▶ [Aim]: Copy out every line of the data exactly.

▶ [Dataset excerpt]:
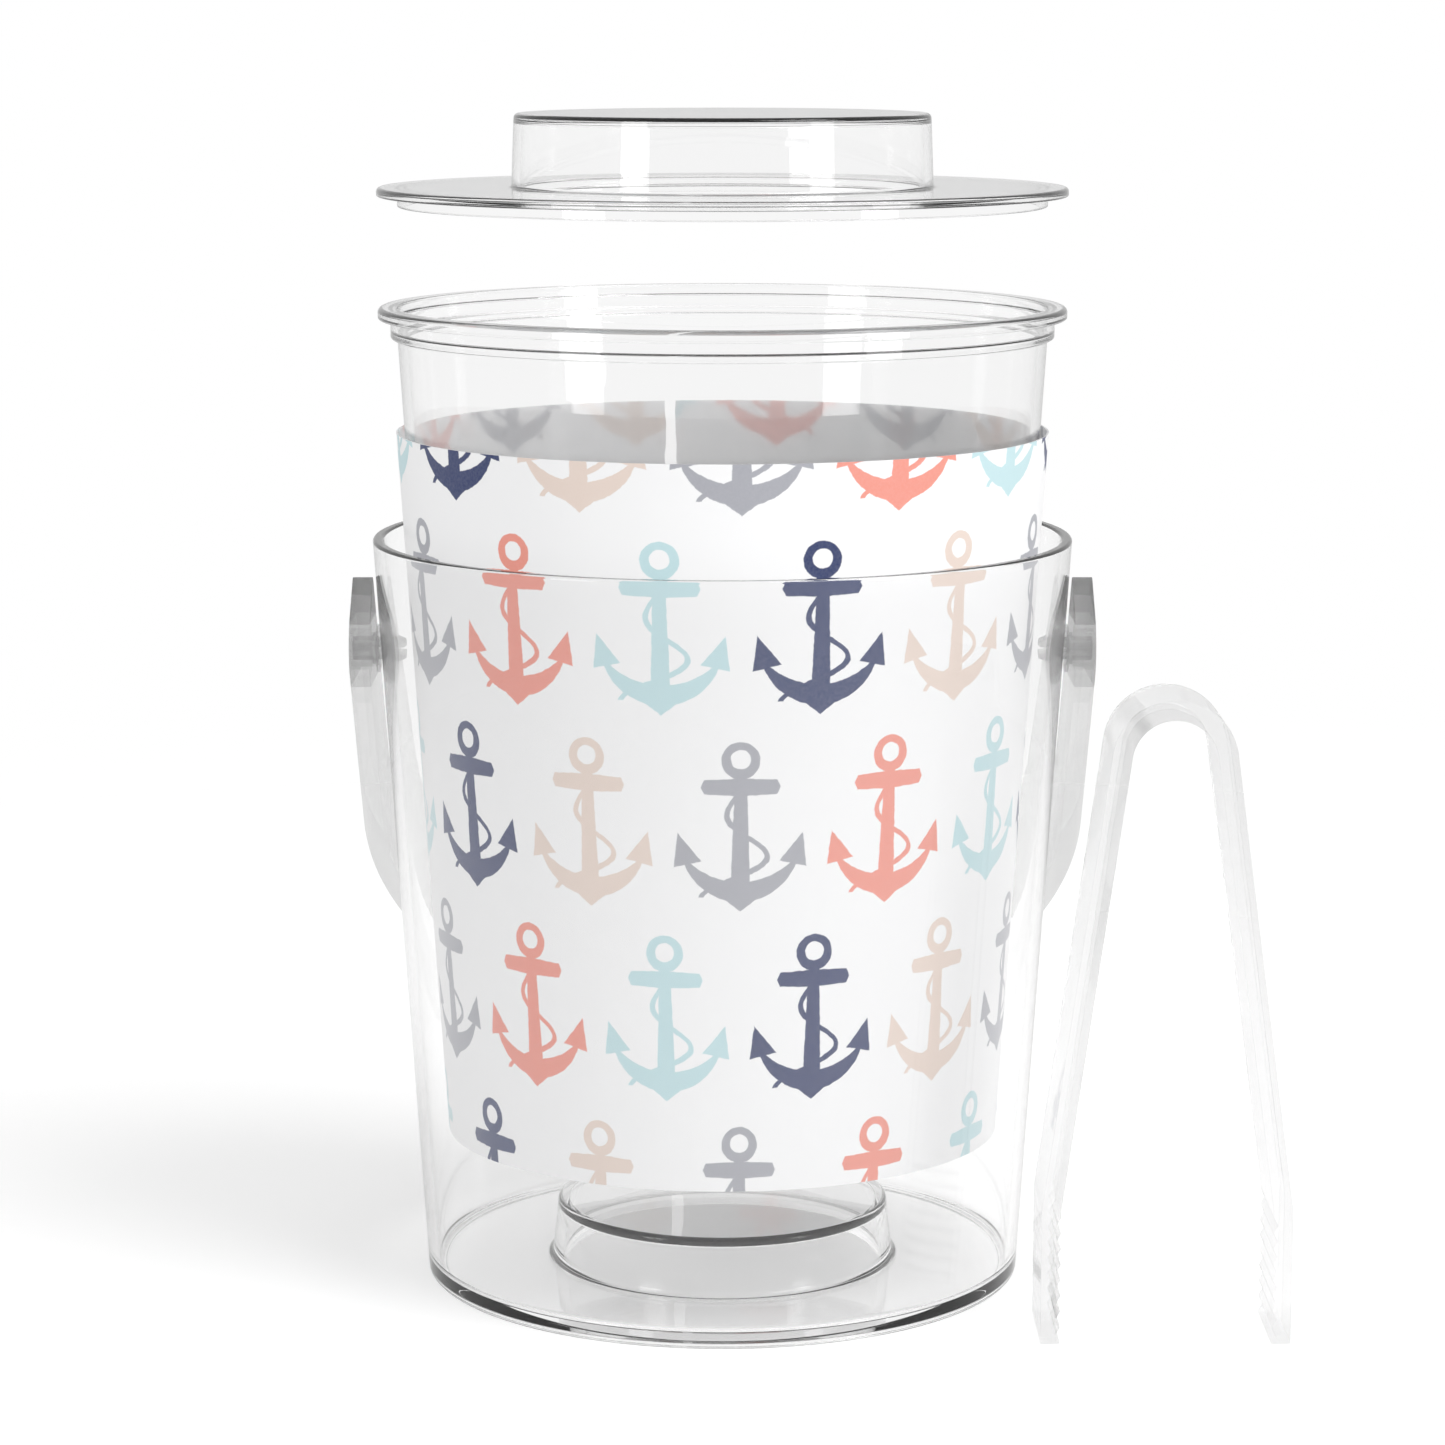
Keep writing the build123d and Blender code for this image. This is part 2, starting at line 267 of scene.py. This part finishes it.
def printed_sheet(name, foot_z):
    """White plastic sheet, printed outside with staggered rows of roped anchors in five inks."""
    material, n = new_material(name)
    coords = n.add("ShaderNodeTexCoord").outputs["Object"]
    place = n.add("ShaderNodeSeparateXYZ")
    n.feed(place.inputs[0], coords)
    angle = n.math("ARCTAN2", place.outputs["X"], n.math("MULTIPLY", place.outputs["Y"], -1.0))
    angle = n.math("DEGREES", angle)
    behind_seam = n.math("LESS_THAN", angle, SEAM_ANGLE)
    angle = n.math("ADD", angle, n.math("MULTIPLY", behind_seam, 360.0))

    up = n.math("MULTIPLY", n.math("SUBTRACT", place.outputs["Z"], foot_z), 1000.0)
    up = n.math("SUBTRACT", up, PRINT_FIRST_ROW)
    row = n.math("ROUND", n.math("DIVIDE", up, PRINT_ROW_PITCH))
    v = n.math("SUBTRACT", up, n.math("MULTIPLY", row, PRINT_ROW_PITCH))
    odd = n.math("ABSOLUTE", n.math("MODULO", row, 2.0))

    column_pitch = 360.0 / PRINT_COLUMNS
    shifted = n.math("SUBTRACT", angle, n.math("MULTIPLY", odd, column_pitch / 2))
    shifted = n.math("SUBTRACT", shifted, PRINT_FRONT_ANGLE)
    column = n.math("ROUND", n.math("DIVIDE", shifted, column_pitch))
    turn = n.math("SUBTRACT", shifted, n.math("MULTIPLY", column, column_pitch))
    u = n.math("MULTIPLY", turn, radians(PRINT_RADIUS))

    ink_count = len(INKS)
    order = n.math("ADD", n.math("ADD", column, n.math("MULTIPLY", odd, 3.0)), 10.0 * ink_count)
    order = n.math("MODULO", order, float(ink_count))
    inks = n.add("ShaderNodeValToRGB")
    inks.color_ramp.interpolation = "CONSTANT"
    stops = inks.color_ramp.elements
    while len(stops) < ink_count:
        stops.new(1.0)
    for i, ink in enumerate(INKS.values()):
        stops[i].position = i / ink_count
        stops[i].color = (*ink, 1)
    n.feed(inks.inputs[0], n.math("DIVIDE", n.math("ADD", order, 0.5), float(ink_count)))

    density = n.noise(1500.0, 2.0, coords)
    mask = n.math("MULTIPLY", anchor_mask(n, u, v), n.spread(density, 0.90, 1.0))
    paint = n.add("ShaderNodeMix", data_type="RGBA")
    n.feed(paint.inputs["Factor"], mask)
    paint.inputs["A"].default_value = (*SHEET_WHITE, 1)
    n.feed(paint.inputs["B"], inks.outputs[0])

    sheet = n.add("ShaderNodeBsdfPrincipled")
    sheet.inputs["Specular IOR Level"].default_value = 0.25
    n.feed(sheet.inputs["Base Color"], paint.outputs["Result"])
    n.feed(sheet.inputs["Roughness"], n.spread(n.noise(60.0, 2.0, coords), 0.32, 0.42))
    out = n.add("ShaderNodeOutputMaterial")
    n.feed(out.inputs["Surface"], sheet.outputs[0])
    return material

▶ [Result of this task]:
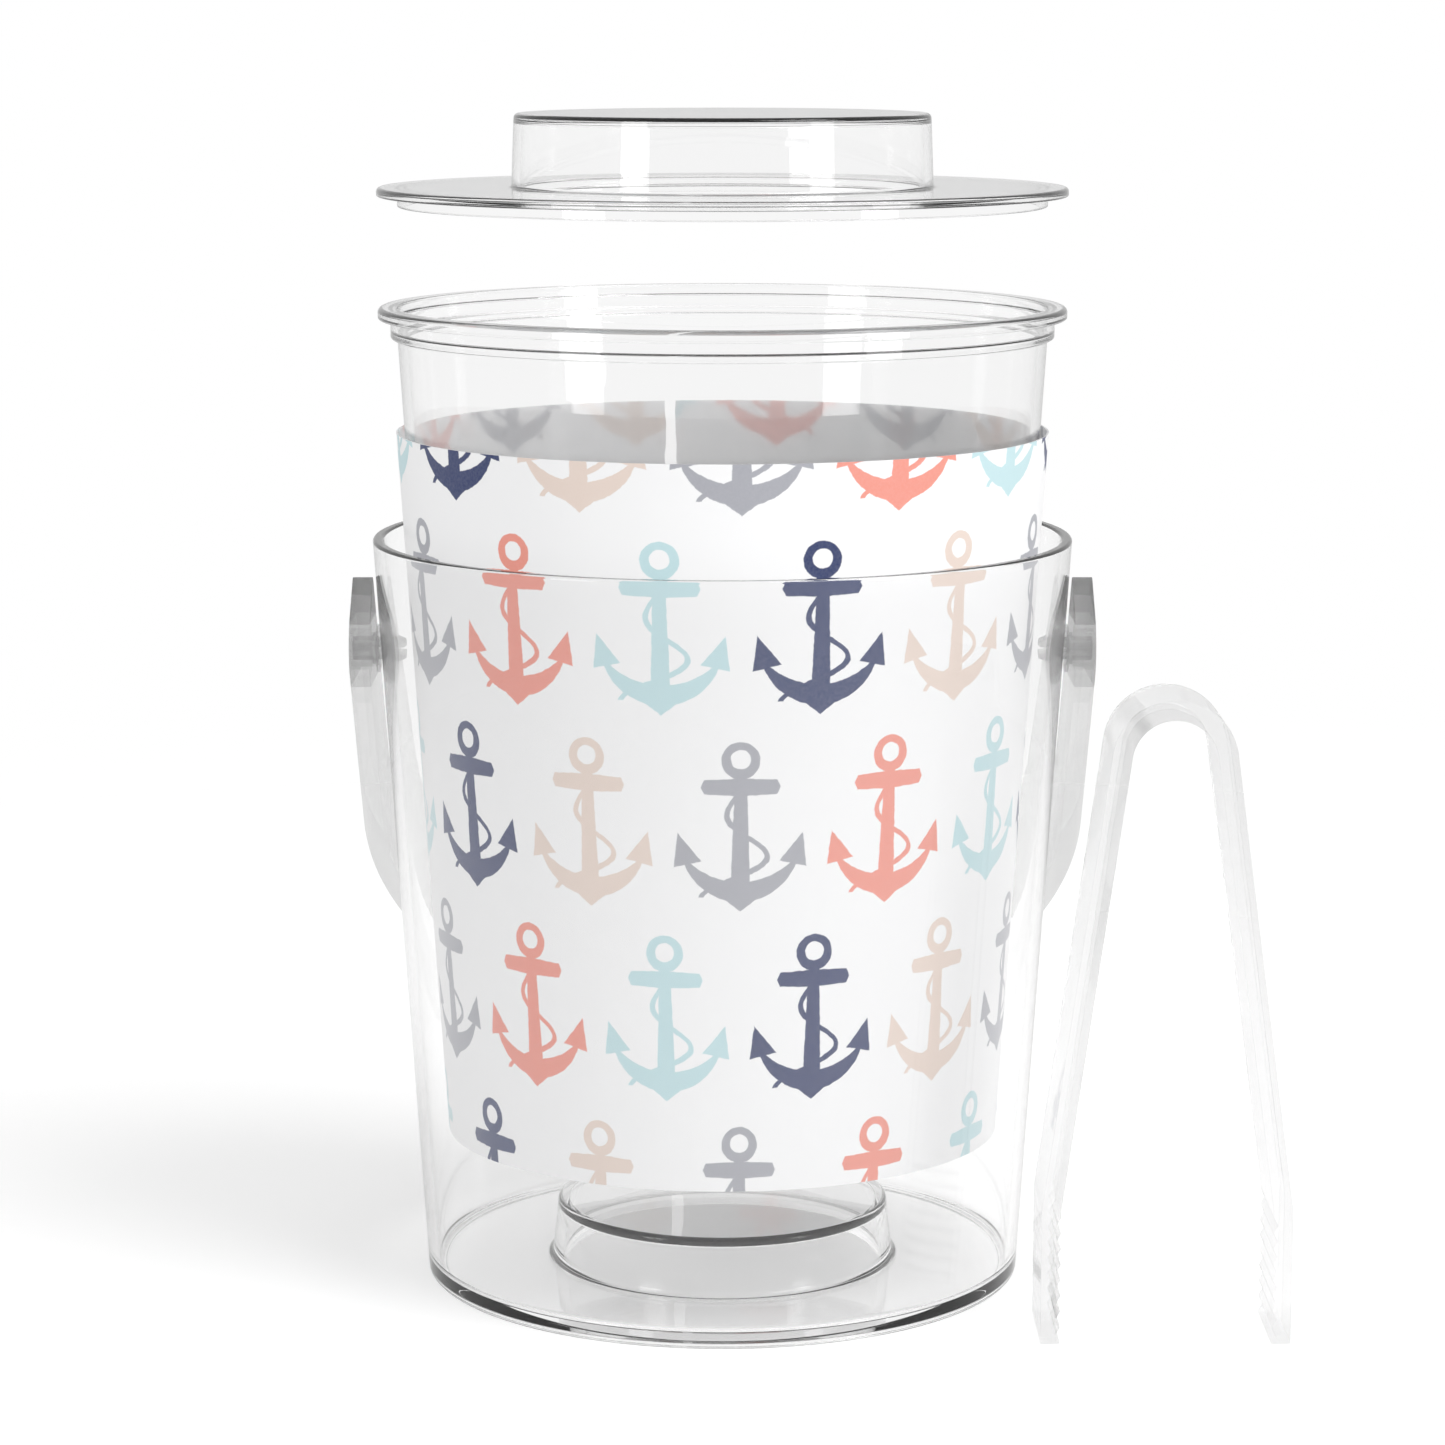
Keep writing the build123d and Blender code for this image. This is part 2, starting at line 267 of scene.py. This part finishes it.
def printed_sheet(name, foot_z):
    """White plastic sheet, printed outside with staggered rows of roped anchors in five inks."""
    material, n = new_material(name)
    coords = n.add("ShaderNodeTexCoord").outputs["Object"]
    place = n.add("ShaderNodeSeparateXYZ")
    n.feed(place.inputs[0], coords)
    angle = n.math("ARCTAN2", place.outputs["X"], n.math("MULTIPLY", place.outputs["Y"], -1.0))
    angle = n.math("DEGREES", angle)
    behind_seam = n.math("LESS_THAN", angle, SEAM_ANGLE)
    angle = n.math("ADD", angle, n.math("MULTIPLY", behind_seam, 360.0))

    up = n.math("MULTIPLY", n.math("SUBTRACT", place.outputs["Z"], foot_z), 1000.0)
    up = n.math("SUBTRACT", up, PRINT_FIRST_ROW)
    row = n.math("ROUND", n.math("DIVIDE", up, PRINT_ROW_PITCH))
    v = n.math("SUBTRACT", up, n.math("MULTIPLY", row, PRINT_ROW_PITCH))
    odd = n.math("ABSOLUTE", n.math("MODULO", row, 2.0))

    column_pitch = 360.0 / PRINT_COLUMNS
    shifted = n.math("SUBTRACT", angle, n.math("MULTIPLY", odd, column_pitch / 2))
    shifted = n.math("SUBTRACT", shifted, PRINT_FRONT_ANGLE)
    column = n.math("ROUND", n.math("DIVIDE", shifted, column_pitch))
    turn = n.math("SUBTRACT", shifted, n.math("MULTIPLY", column, column_pitch))
    u = n.math("MULTIPLY", turn, radians(PRINT_RADIUS))

    ink_count = len(INKS)
    order = n.math("ADD", n.math("ADD", column, n.math("MULTIPLY", odd, 3.0)), 10.0 * ink_count)
    order = n.math("MODULO", order, float(ink_count))
    inks = n.add("ShaderNodeValToRGB")
    inks.color_ramp.interpolation = "CONSTANT"
    stops = inks.color_ramp.elements
    while len(stops) < ink_count:
        stops.new(1.0)
    for i, ink in enumerate(INKS.values()):
        stops[i].position = i / ink_count
        stops[i].color = (*ink, 1)
    n.feed(inks.inputs[0], n.math("DIVIDE", n.math("ADD", order, 0.5), float(ink_count)))

    density = n.noise(1500.0, 2.0, coords)
    mask = n.math("MULTIPLY", anchor_mask(n, u, v), n.spread(density, 0.90, 1.0))
    paint = n.add("ShaderNodeMix", data_type="RGBA")
    n.feed(paint.inputs["Factor"], mask)
    paint.inputs["A"].default_value = (*SHEET_WHITE, 1)
    n.feed(paint.inputs["B"], inks.outputs[0])

    sheet = n.add("ShaderNodeBsdfPrincipled")
    sheet.inputs["Specular IOR Level"].default_value = 0.25
    n.feed(sheet.inputs["Base Color"], paint.outputs["Result"])
    n.feed(sheet.inputs["Roughness"], n.spread(n.noise(60.0, 2.0, coords), 0.32, 0.42))
    out = n.add("ShaderNodeOutputMaterial")
    n.feed(out.inputs["Surface"], sheet.outputs[0])
    return material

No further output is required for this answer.